The conditions outlined in a business contract will determine how much indemnity one party will have to shoulder on behalf of the other. A proper contract will indicate the types of indemnity necessary based on the nature of the transaction.

Express, Implied, and Statutory Indemnity

Beyond negotiated contract clauses, indemnity may also arise in other legal contexts:

  • Express indemnity – Clearly written into a contract, leaving little room for interpretation.
  • Implied indemnity – Arises through the relationship between parties, even without a written agreement.
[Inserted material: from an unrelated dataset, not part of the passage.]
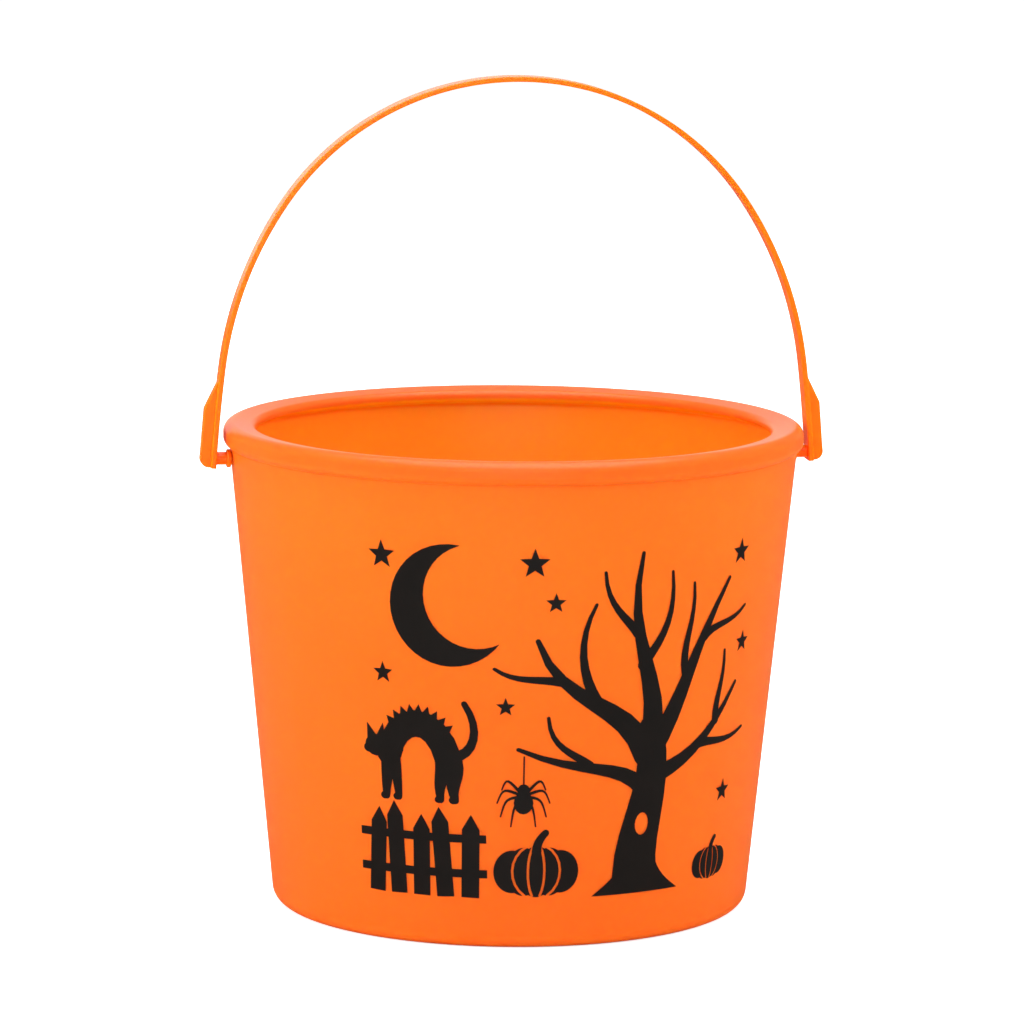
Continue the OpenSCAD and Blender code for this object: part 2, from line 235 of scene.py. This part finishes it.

For example, courts may imply indemnity where fairness requires one party to bear responsibility.
  • Statutory indemnity – Imposed by law, such as workers’ compensation statutes or corporate laws requiring companies to indemnify directors.

These additional categories highlight that indemnity is not only contractual but also rooted in equity and statutory frameworks.

Frequently Asked Questions

  1. What is the purpose of an indemnity agreement?
    It shifts financial responsibility for losses or damages from one party to another, offering protection against lawsuits, accidents, or contractual risks.
  2. What are the main types of indemnity clauses?
    Broad, intermediate, comparative, and limited indemnities are most common, along with express, implied, and statutory indemnity obligations.
  3. Is an indemnity agreement the same as insurance?
    Not exactly. Insurance policies are a form of indemnity, but contractual indemnity can also exist outside insurance, such as in leases or employment contracts.
  4. Can indemnity agreements cover negligence?
    Yes, but courts may restrict indemnity clauses that attempt to cover a party’s own negligence or misconduct, depending on state law.
  5. What should be included in an indemnity agreement?
    Clear language on scope, duration, exclusions, defense obligations, and liability limits ensures fairness and enforceability.